A NEW year beckons and record company boss Sam Phillips has plenty to be pleased about.

Or should have… for while he basks in the runaway success of Sun Studio’s golden boy Elvis Presley, two of his other protégés are about to jump ship, lured away by more lucrative deals.

No sir, this sure ain’t alright mama. For rockabilly cats Carl Perkins and Johnny Cash are about to desert the man who made it all possible.

This then is the sub plot to this story about the birth of rock ‘n’ roll, the music that for better or for worse has dominated our existence for the past six decades.

But before Phillips’ world collapses, four poor white boys from the rural American South will have an impromptu jam session. Someone switches on the tape… and the world will never be the same again.

This recording first came into the public domain 40 years ago. It consisted mainly of snatched conversations and random verses from gospel songs, all pretty unremarkable had it not been from the mouths of future megastars.

However, as fly-on-the-wall material, it’s all very illuminating. For example, the barely concealed acrimony between Carl Perkins (Matthew Wycliffe) and Jerry Lee Lewis (Martin Kaye) comes as a bit of a shock, especially as the religiously-driven Johnny Cash (Robbie Durham) finds himself caught in the middle.

These actor musicians are simply superb. Ross William Wild plays a marvellously mean and moody Presley, poised on the brink of global stardom, yet already riddled with doubts about the direction manager Colonel Parker is taking him.

As for the main man himself, Jason Donovan excels as Sam Phillips, the canny Memphis hustler whose discovery of a white boy who could sing like a black man revolutionised the world of entertainment.

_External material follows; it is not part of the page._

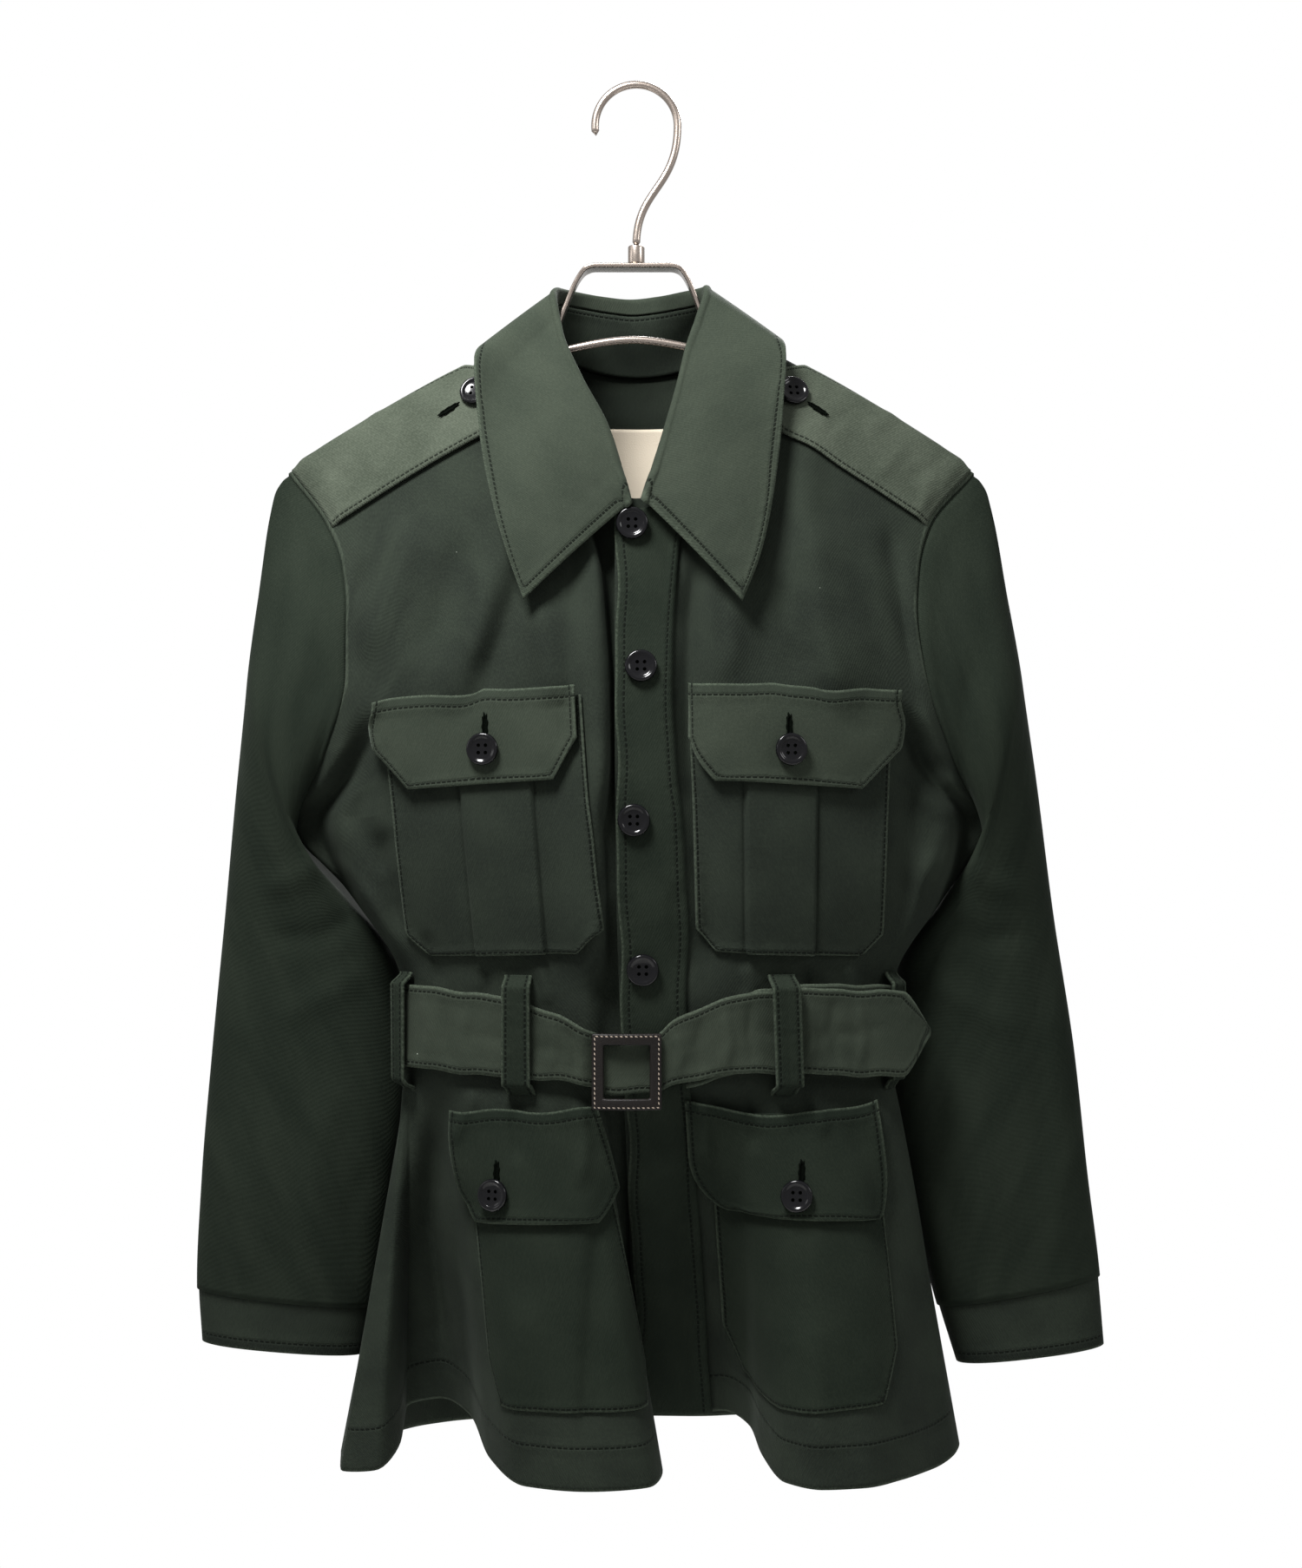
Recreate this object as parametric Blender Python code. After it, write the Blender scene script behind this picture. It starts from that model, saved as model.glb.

Donovan is entirely convincing. You really feel the hurt when his boys break the bad news over Christmas drinks.

As for the music itself, no roll call of rock numbers should be necessary. Everyone knows them off by heart… but if you want to discover how it all started, then this dynamite of a show is an absolute must-see.

Million Dollar Quartet runs at Malvern Theatres until October 22 with matinees on Wednesday and Saturday.